Baby Boabs: Adansonia gregorii
I am told that I get excited about strange things. There were raised eyebrows at work recently when I opened a package of small brown tubers and a baggie of green leaves and began to squeal about not being able to wait until I could get them home and into the kitchen.
The strange but legal items heralded from the Kimberley region in the north of Western Australia and were the tubers and leaves of baby boab trees. Grown from seed, they are harvested from March to October after a growing season of 10 to 16 weeks.
The swollen trunk of the boab tree has been used as a water source in its harsh desert environment and as bush medicine and a source of fibre and shelter as well as a bush medicine.

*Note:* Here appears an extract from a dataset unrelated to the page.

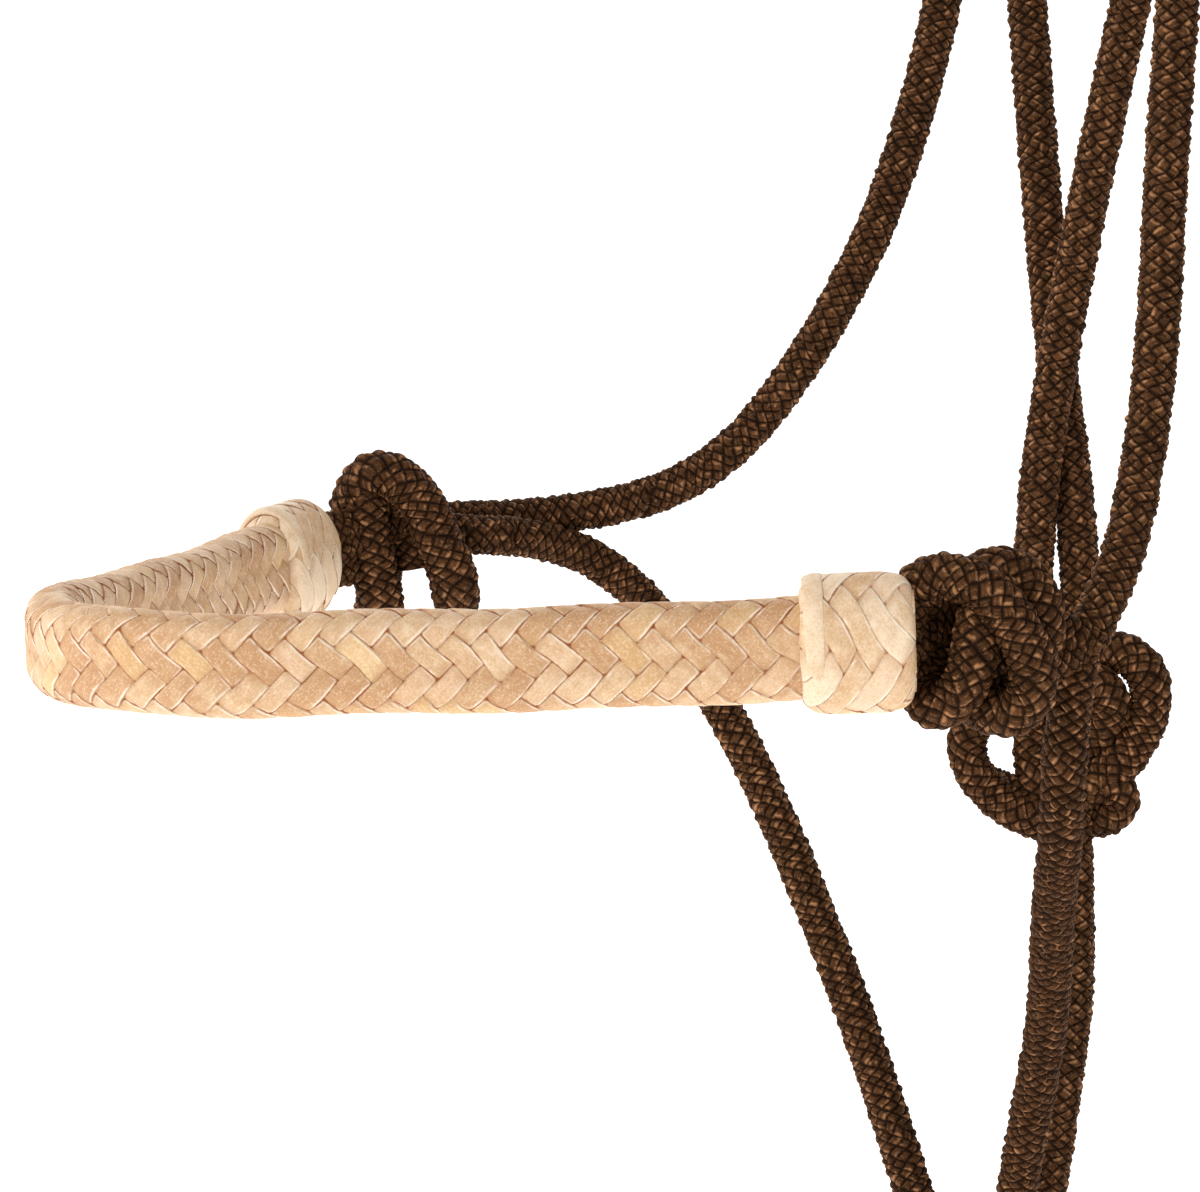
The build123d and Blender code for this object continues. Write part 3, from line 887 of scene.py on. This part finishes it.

It is only in a very small area around Kununurra that the boab was used as a food resource by local Aboriginals.
In 1999 the Department of Agriculture began research into the possibilities of boab becoming a viable food crop. By 2001 the first tubers were offered for sale at the Kununurra markets by Peter Fox and Denise Hales.
The long brown tubers resemble skinny white sweet potatoes and need their fibrous outer layer peeling before eating. Eaten raw, the crisp, crunchy texture is a lot like water chestnut. When cooked its taste reminds me of cooked baby turnip. Nutritionally boab roots are high in iron and potassium and have a high level of protein compared to other vegetables. The fleshy five-fingered leaves are high in Vitamins A and C and have a sweet nutty taste similar to fresh raw peas. Growing in a desert where lettuce shipped from the city can sell for $10 and more, they are a welcome addition to salads.

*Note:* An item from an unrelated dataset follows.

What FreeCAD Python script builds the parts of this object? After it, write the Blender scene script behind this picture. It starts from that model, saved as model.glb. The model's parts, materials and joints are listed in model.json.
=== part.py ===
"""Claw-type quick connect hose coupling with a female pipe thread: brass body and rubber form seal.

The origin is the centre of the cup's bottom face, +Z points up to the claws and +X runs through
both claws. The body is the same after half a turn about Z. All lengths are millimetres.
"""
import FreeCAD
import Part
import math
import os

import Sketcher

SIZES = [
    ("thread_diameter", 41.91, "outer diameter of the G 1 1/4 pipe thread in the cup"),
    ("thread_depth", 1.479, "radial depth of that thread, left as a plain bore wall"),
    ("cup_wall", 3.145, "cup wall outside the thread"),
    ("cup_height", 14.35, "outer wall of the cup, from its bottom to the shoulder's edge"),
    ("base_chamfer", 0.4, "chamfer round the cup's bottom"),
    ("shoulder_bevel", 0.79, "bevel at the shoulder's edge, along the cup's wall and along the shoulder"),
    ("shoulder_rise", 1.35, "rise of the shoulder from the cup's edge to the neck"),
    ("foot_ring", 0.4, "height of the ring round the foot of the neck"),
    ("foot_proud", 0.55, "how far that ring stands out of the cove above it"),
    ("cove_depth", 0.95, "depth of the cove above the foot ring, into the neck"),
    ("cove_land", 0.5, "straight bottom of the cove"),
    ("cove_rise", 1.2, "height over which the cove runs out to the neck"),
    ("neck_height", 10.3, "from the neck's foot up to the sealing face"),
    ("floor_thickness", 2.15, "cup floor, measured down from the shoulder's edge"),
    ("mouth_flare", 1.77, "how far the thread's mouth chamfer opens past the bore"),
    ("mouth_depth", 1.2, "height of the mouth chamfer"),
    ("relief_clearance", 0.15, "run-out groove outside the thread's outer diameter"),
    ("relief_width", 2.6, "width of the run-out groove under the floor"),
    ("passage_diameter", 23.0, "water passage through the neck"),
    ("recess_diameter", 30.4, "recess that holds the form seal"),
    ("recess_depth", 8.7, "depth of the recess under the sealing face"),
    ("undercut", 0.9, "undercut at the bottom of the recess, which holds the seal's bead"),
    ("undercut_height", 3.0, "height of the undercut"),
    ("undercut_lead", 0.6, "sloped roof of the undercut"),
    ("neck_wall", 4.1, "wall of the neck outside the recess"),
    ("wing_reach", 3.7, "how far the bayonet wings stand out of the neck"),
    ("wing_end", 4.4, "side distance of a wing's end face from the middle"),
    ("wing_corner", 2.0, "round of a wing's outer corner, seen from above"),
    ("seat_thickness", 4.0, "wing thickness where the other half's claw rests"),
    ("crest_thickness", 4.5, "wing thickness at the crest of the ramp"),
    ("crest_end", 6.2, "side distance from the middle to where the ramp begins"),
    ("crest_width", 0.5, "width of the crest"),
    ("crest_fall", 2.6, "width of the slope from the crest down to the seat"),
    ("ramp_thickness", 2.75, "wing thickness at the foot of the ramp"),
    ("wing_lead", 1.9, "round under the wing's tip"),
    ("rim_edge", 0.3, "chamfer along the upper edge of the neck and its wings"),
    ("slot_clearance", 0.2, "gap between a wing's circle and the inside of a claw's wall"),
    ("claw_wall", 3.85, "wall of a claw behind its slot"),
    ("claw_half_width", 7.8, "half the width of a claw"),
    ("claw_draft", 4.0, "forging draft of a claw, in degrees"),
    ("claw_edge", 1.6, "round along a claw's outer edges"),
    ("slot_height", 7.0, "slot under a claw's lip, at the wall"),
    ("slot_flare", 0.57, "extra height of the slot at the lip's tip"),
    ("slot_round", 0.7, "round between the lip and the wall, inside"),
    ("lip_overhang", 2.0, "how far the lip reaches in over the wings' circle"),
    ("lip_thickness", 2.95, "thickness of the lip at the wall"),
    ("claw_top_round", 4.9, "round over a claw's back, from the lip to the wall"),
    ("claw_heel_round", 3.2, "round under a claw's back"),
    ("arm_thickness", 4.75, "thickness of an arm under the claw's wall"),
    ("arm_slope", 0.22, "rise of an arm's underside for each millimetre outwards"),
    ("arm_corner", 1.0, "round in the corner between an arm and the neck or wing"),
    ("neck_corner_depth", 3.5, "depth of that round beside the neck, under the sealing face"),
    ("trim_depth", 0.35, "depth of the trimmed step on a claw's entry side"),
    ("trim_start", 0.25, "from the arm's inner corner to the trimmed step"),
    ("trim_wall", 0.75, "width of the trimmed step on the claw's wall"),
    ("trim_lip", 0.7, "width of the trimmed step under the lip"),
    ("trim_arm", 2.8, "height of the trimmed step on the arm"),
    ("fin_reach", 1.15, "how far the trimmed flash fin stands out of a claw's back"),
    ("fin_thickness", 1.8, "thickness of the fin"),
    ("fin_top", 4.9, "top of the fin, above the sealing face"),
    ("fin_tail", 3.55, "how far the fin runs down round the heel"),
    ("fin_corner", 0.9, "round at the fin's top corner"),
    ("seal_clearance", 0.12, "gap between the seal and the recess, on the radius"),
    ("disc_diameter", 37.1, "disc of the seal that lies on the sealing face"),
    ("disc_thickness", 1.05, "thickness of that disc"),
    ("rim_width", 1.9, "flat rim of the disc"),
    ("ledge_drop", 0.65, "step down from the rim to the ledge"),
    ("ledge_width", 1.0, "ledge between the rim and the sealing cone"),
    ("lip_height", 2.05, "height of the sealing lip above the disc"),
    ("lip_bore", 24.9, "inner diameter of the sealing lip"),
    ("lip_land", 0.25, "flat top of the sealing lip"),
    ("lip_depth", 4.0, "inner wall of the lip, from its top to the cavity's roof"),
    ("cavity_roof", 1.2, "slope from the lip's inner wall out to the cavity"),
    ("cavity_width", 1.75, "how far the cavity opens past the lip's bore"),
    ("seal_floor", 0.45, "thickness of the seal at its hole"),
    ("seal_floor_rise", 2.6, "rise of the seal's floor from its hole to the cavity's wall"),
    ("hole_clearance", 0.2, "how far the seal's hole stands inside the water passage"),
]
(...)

I found baby boab well suited to Asian style foods ginger, soy, sesame, black cumin, fresh coriander and chilli which its cool crunchiness contrasts and enhances. Try in stir fries, with Gado Gado or in salads.
Denise Hales and other Kimberley chefs have experimented with baby boab and produced recipes that range from Laksa to Orange Cake. Boabs in the Kimberley now also sell a range of relish, chutney, pickles, jams and marmalade that combine baby boab rosella, mangoes, chillies and other local produce as well as supplying trees.
Baby boabs are available by mail and should be available in selected Perth stores soon. If you cannot access any, try substituting water chestnuts in salad recipes or baby turnip or white radish in recipes that require cooking.
This bush tucker is sure to grow in popularity – I hope it gets you excited too!